My baby wakes up in the morning anytime between about 7 and 9. She eats for a while, is awake for about 30 min to an hour, and then is tired and ready to go back to sleep. She takes a morning nap for anywhere from 45 min to 2 hours, and so on. As you can see, it’s definitely not a schedule, but it is a rhythm that provides a little bit of predictability to our days, but we don’t worry about exactly what time she will sleep, or wake, or eat.
And we definitely don’t hold this routine tightly. If she doesn’t follow this one day for some reason, it’s okay, we just go with the flow. Babies need us to respond to their needs, not keep them on a rigid schedule.
Nurse on Demand
Speaking of eating, when it comes to feeding my newborns, I throw all ideas of a schedule out the window. I have a general idea of the last time my baby ate, and whether it’s been two, or four, hours, but mostly, I don’t really worry about it at all. Also, don’t ask me how long she ate for, I feed her til she’s satisfied and done, not for a certain amount of time of the clock.
This makes things easier for me because it’s one less thing I need to worry about remembering. I don’t have to stress that she’s acting like she’s hungry, but I just fed her an hour and a half ago, and the schedule says I can only feed her every three hours.
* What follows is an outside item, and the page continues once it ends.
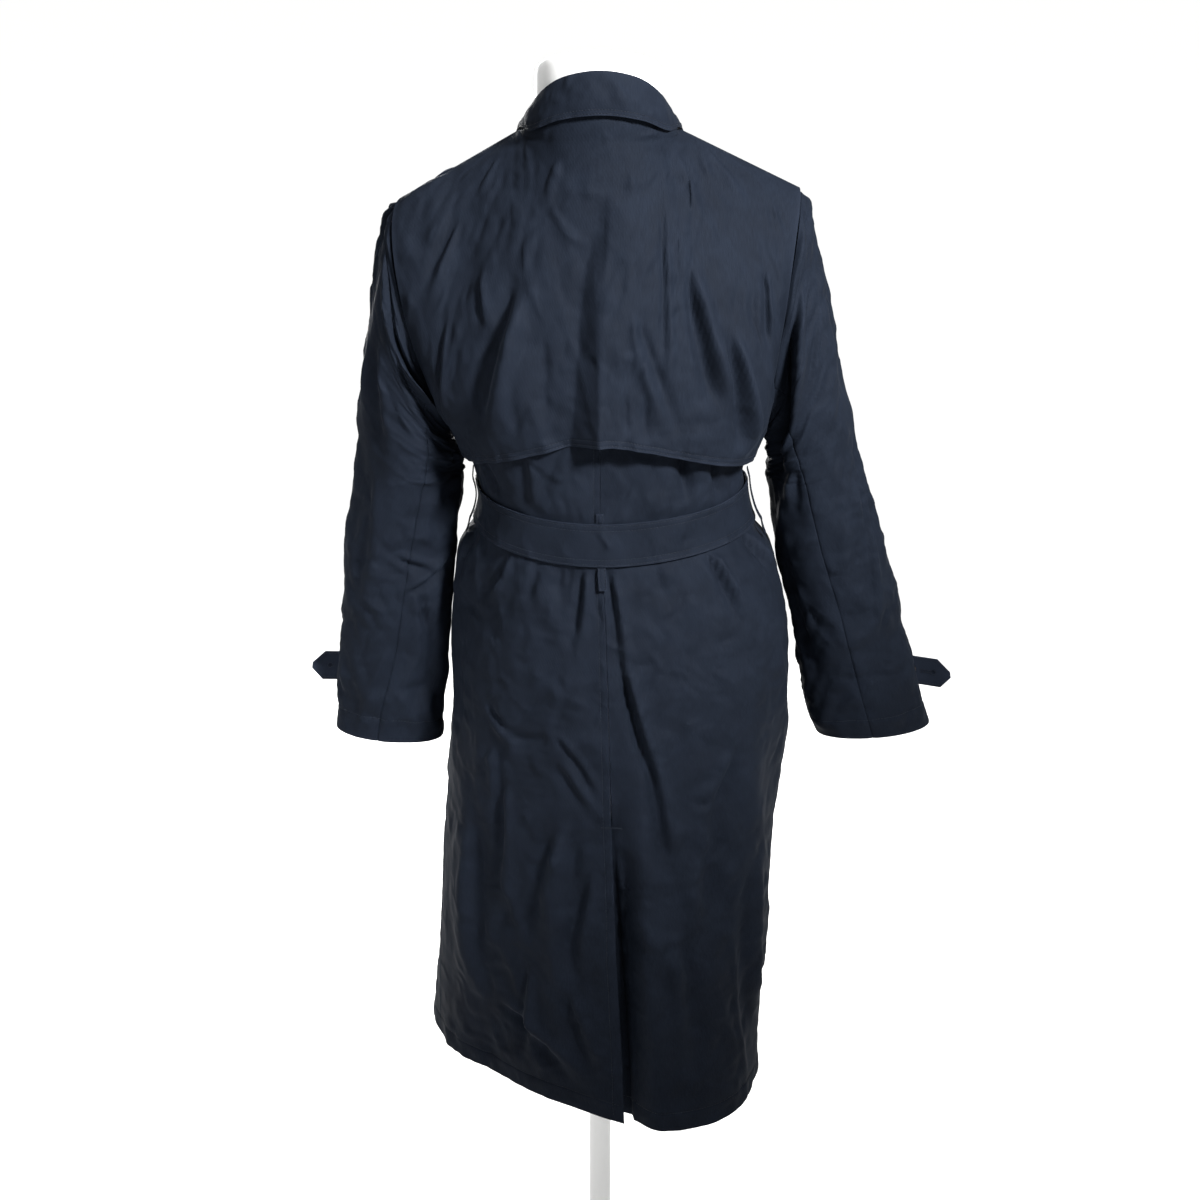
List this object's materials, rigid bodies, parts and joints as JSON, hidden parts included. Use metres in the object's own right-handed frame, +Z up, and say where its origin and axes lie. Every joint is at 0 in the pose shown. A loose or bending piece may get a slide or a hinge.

And the baby’s happy because she gets fed when she wants, so she doesn’t have to cry and cry because I’m holding off on feeding her. I’m not sure about bottle-feeding, but I’m guessing that this would work for that too — feed your baby when they’re hungry, not when the clock says they’re supposed to eat.
I’m bummed because I realized I don’t actually have very many pictures of me wearing Blair, I’m usually the one behind the camera! But who can resist newborn baby feet?!
Wear Your Baby
I shared my favorite carriers in my list of essentials for a newborn baby, and said that baby wearing is the main thing that makes the newborn stage easier for me. And it’s definitely true. I absolutely love baby wearing and freedom it gives me. And it doesn’t hurt that it’s good for the baby too.
Wearing your baby allows you to go along with everyday normal life, whether that’s doing chores around the house, running errands, or doing fun stuff with your family, all with your baby in tow, easy, happy, and safe. Blair falls asleep almost immediately when I put her in the carrier, and will sleep for the just about the whole time I keep her in there. It’s so easy to put her in the carrier and go about with life as usual, that sometimes I almost forget that I have a third child.
I’m so thankful that my cousin encouraged me to baby wear before my oldest daughter was born, it has made such a huge difference for me. And now I want to encourage other new moms to wear their babies – I’m planning to post more specifically about babywearing with a newborn soon!
Okay, so this post is getting a little longer than expected. I guess I’m passionate about these things! So, I’ll be back tomorrow with three more tips for surviving the newborn stage.
For now though, I’d love to hear your experience! Tell us what helped to make the newborn stage easier for you.
I am a big fan of “sleep when baby sleeps”, as cliche as it sounds. my baby is 4 years old and I still try to sleep when she does!
Yes, that is a good one! I’m not so good at it though! :-/ I try to do it for the first few weeks, but then my productivity bug takes over!
Oh I just love and adore newborn posts!!! And the photos, and the little feet!!! Beautiful!!! I wish I had started blogging earlier and I could have had many more newborn posts!!! Here is my newborn post from my youngest child: http://www.se7en.org.za/2009/10/14/se7en-survive-a-newborn
Aw, thank you! And you’re post is great! Your first tip is so hilariously true, and such a good point – one I need to remember more often. There are about 10 things half done around my house right now!
I’d like to say “Amen” to all of your suggestions, but particularly to your nurse on demand suggestion. I stressed about timing the feedings (how long she was eating and how often) with my first and all it did was frustrate me and my daughter. With my second, I fed him anytime he wanted and both of us were happy.
Thanks Kate! 🙂
I totally agree that you shouldn’t focus on the clock for feeding, feed the baby when he’s hungry, and wear him when you’re out and about. All of those make life so much easier!
For mine, I just tried to make sure he got a full feeding each time he ate. When he did that, he stayed full for 2-3 hours (usually 3), so if he was fussy before that I could be pretty sure that it wasn’t hunger making him fussy (for him it was usually either a burp or tiredness). If I couldn’t calm him down another way and it was “before time,” I’d try feeding him. If he ate a lot, I just figured it was a growth spurt and was content to feed more often for the next few days. 🙂 Then he’d usually go back to his previous routine.
But I agree–stressing out about not feeding the baby too early is very hard on mama’s well-being! And another bonus of wearing your baby, especially while out, is that it keeps people’s hands and faces out of your baby’s face. 🙂
You’re so right Diana, little babies have lots of growth spurts and usually need to eat more often through them. I tell myself that too every time my babe wants to eat every hour for a day or so!